**GOAL**
Return, word for word, the lines from the line holding "Keep writing the" through the line holding "turned, thread, bore.". Include both end lines and no others.

**DATA ENTRIES**

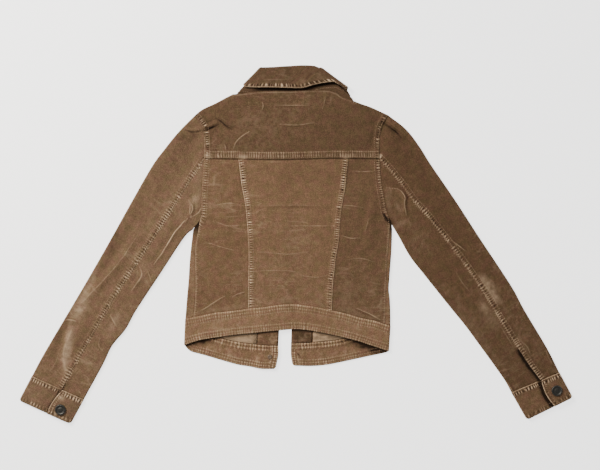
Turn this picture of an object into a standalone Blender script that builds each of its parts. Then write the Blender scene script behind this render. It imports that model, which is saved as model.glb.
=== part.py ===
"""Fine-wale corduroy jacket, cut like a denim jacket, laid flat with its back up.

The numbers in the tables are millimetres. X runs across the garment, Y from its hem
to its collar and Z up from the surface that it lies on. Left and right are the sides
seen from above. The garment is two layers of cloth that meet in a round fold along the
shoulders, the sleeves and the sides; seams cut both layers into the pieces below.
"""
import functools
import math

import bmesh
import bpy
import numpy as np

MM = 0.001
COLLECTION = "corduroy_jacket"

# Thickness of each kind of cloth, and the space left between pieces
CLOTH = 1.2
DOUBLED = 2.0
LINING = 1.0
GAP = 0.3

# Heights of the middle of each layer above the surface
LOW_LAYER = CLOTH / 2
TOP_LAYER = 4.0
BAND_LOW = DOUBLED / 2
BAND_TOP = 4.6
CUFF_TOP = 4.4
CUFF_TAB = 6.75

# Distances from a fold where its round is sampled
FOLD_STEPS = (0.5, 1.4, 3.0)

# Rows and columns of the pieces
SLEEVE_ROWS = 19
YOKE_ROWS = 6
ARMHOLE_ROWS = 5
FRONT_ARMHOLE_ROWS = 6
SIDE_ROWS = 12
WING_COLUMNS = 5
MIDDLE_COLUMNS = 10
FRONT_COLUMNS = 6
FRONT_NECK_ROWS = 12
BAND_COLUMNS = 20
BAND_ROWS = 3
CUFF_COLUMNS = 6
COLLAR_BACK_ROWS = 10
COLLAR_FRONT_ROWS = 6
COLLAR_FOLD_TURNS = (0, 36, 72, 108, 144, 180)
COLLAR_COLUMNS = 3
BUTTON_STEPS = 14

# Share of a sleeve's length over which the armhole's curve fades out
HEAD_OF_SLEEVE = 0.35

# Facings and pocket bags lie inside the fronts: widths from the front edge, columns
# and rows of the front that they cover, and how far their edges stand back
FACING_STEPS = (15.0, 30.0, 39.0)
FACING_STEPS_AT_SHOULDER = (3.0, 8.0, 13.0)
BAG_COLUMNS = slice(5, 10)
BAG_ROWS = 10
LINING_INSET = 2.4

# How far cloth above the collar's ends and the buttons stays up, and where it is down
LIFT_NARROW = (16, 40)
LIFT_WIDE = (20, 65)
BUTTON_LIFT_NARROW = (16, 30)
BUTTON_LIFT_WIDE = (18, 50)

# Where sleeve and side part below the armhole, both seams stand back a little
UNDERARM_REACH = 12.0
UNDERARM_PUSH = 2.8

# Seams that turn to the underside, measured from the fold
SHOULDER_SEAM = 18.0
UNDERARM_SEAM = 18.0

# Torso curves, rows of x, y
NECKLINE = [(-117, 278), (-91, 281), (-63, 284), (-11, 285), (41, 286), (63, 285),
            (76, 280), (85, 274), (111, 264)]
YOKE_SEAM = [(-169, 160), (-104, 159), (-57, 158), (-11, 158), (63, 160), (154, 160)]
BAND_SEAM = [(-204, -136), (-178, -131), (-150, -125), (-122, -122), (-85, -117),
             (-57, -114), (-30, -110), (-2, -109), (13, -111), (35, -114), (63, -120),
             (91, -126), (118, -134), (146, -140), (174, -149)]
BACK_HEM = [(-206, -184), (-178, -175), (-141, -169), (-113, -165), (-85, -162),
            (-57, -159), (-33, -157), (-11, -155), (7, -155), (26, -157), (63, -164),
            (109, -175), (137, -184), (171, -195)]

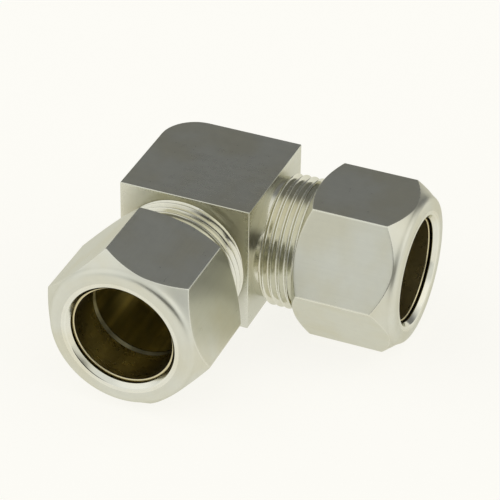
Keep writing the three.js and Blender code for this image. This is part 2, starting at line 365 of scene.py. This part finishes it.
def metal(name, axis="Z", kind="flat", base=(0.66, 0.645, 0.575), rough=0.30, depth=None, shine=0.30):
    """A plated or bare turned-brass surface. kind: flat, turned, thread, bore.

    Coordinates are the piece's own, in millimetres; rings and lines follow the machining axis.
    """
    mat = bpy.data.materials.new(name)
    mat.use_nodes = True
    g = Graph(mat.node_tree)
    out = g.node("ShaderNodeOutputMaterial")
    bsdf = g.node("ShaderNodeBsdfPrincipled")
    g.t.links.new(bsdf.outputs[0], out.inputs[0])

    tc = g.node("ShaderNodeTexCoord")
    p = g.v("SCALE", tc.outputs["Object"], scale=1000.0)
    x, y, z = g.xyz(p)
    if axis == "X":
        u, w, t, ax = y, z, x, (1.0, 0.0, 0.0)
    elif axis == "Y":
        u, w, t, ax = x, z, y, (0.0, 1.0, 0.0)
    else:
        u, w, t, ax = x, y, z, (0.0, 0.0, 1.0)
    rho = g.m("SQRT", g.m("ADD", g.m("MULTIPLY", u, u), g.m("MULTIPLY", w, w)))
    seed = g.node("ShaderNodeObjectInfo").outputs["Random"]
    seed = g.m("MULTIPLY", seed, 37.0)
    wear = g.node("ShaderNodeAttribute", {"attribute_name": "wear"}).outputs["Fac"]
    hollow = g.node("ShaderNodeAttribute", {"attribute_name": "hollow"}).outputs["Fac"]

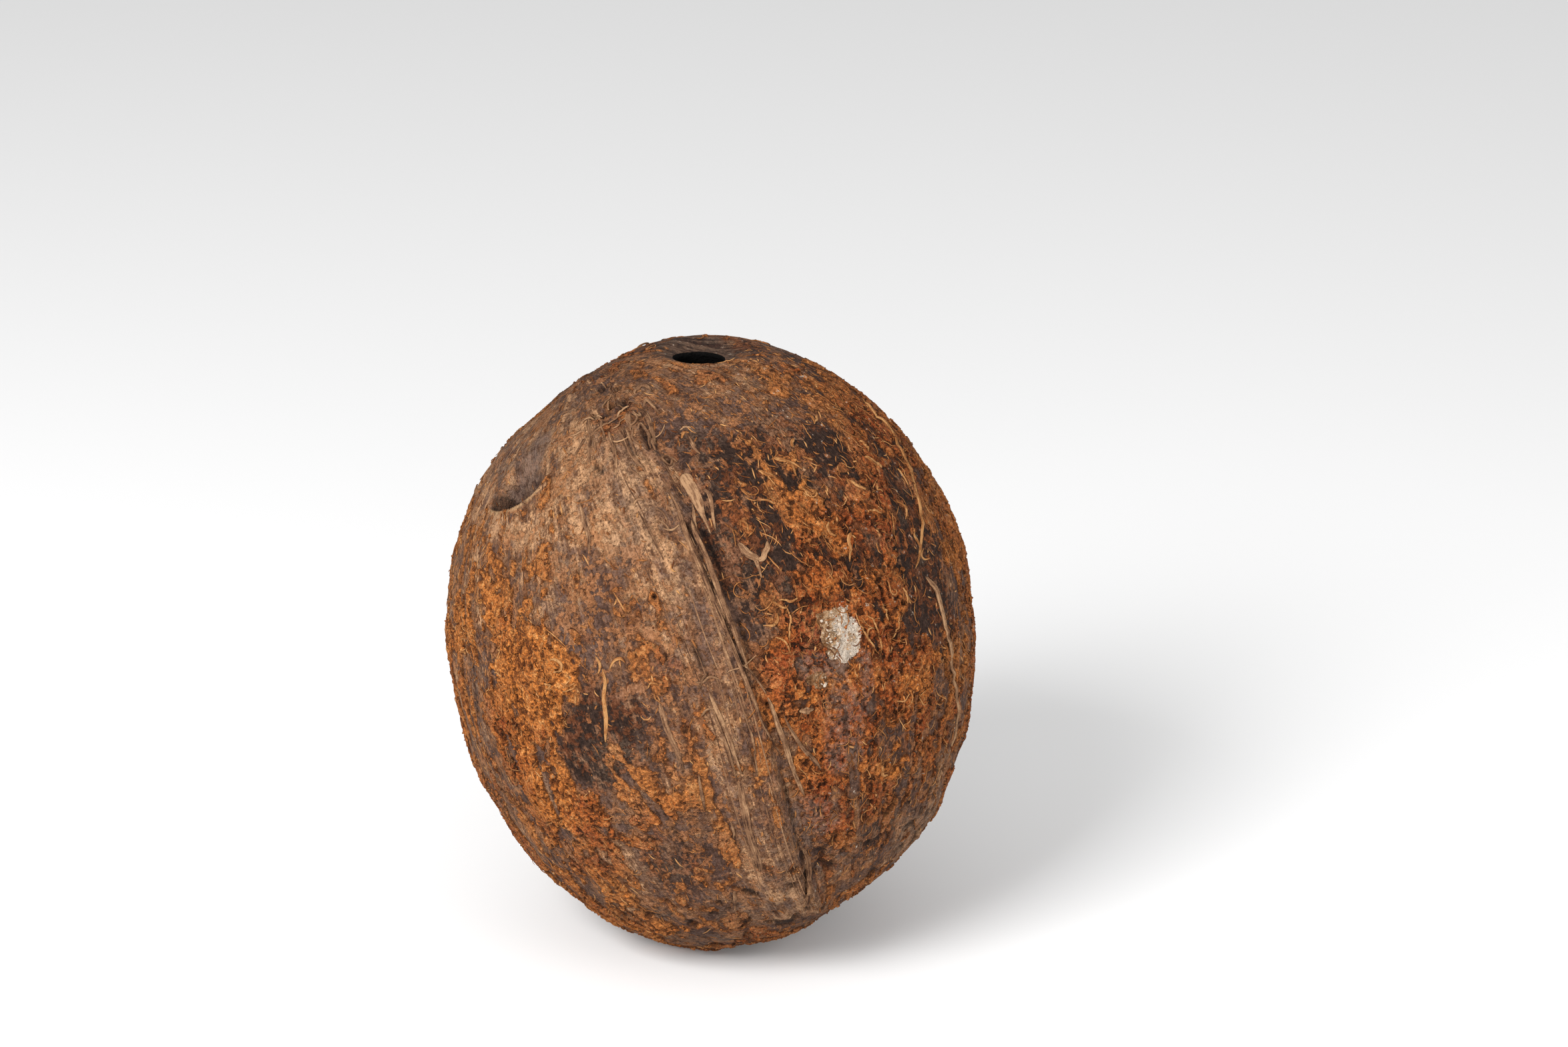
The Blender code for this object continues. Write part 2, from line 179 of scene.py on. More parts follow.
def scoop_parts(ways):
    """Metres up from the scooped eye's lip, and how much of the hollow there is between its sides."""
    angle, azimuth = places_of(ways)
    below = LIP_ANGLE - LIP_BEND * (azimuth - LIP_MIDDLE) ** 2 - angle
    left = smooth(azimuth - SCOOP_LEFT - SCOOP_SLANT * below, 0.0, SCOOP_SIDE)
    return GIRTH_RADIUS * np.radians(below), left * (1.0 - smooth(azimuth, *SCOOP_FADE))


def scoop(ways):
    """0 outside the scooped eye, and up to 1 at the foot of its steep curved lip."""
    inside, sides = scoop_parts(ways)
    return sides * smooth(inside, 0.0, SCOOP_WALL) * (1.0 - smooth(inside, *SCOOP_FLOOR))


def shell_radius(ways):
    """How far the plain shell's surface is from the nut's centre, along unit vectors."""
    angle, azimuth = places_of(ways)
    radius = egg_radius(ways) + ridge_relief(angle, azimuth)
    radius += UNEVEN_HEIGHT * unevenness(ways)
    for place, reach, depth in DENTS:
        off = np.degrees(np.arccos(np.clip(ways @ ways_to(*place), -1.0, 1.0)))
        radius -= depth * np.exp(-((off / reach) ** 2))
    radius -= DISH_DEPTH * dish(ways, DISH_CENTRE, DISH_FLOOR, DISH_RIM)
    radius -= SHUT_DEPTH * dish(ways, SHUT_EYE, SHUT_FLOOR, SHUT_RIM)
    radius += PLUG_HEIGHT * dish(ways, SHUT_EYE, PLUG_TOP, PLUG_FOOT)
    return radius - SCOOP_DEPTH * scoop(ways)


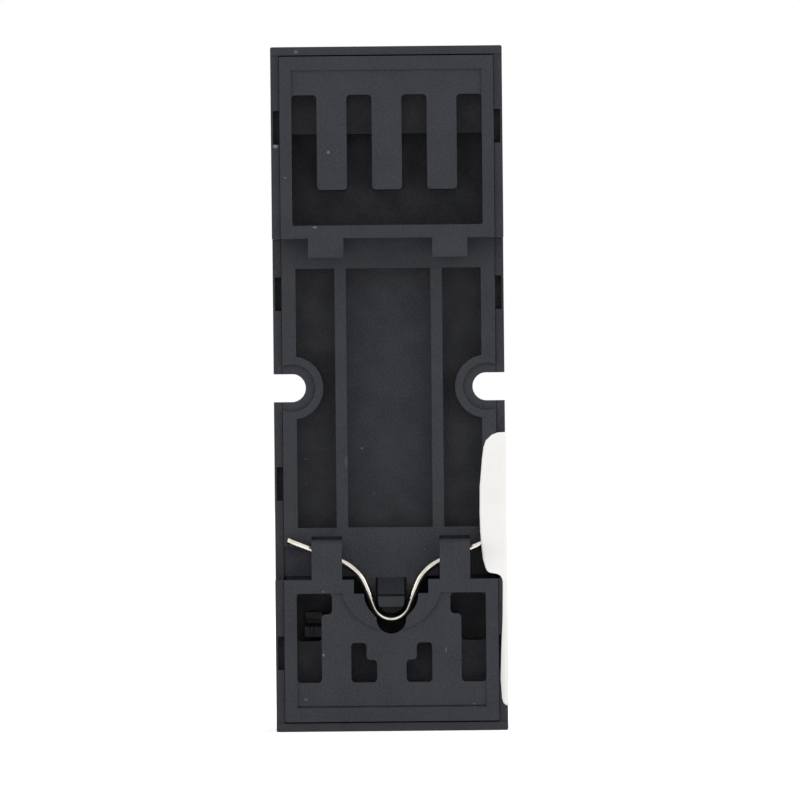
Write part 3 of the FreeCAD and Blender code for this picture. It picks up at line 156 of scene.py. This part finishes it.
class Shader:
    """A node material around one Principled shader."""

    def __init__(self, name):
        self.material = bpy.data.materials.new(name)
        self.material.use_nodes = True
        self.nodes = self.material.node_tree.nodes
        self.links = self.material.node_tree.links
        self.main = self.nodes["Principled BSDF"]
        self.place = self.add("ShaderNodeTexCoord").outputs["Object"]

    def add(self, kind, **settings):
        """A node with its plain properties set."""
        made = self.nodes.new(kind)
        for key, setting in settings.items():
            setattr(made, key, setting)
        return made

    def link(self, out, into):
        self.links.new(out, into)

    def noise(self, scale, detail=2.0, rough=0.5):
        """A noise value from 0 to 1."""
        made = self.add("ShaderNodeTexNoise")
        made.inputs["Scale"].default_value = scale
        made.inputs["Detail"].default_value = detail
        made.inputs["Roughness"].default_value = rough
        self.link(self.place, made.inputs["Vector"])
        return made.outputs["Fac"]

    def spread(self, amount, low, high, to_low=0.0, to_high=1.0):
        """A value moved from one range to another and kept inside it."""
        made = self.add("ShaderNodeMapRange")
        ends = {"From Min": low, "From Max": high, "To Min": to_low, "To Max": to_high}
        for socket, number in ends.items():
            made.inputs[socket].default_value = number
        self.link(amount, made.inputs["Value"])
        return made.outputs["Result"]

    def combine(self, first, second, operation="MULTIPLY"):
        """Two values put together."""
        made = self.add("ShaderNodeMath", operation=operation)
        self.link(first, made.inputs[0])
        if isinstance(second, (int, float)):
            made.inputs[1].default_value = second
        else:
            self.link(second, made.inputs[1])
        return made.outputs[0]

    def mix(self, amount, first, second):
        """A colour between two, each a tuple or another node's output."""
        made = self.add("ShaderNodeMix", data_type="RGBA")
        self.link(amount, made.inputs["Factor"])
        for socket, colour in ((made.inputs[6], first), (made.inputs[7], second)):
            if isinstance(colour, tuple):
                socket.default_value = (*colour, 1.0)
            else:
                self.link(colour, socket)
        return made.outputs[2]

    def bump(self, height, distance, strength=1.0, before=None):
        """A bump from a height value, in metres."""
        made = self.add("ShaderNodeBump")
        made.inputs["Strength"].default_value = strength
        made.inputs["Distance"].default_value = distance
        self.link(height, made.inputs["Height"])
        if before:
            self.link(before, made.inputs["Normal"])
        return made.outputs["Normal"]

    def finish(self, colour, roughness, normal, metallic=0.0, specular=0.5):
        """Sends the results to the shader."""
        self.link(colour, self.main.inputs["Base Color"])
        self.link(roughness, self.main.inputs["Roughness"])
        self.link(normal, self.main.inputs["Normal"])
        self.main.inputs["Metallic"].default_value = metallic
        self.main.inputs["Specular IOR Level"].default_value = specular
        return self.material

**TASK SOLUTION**
Keep writing the three.js and Blender code for this image. This is part 2, starting at line 365 of scene.py. This part finishes it.
def metal(name, axis="Z", kind="flat", base=(0.66, 0.645, 0.575), rough=0.30, depth=None, shine=0.30):
    """A plated or bare turned-brass surface. kind: flat, turned, thread, bore.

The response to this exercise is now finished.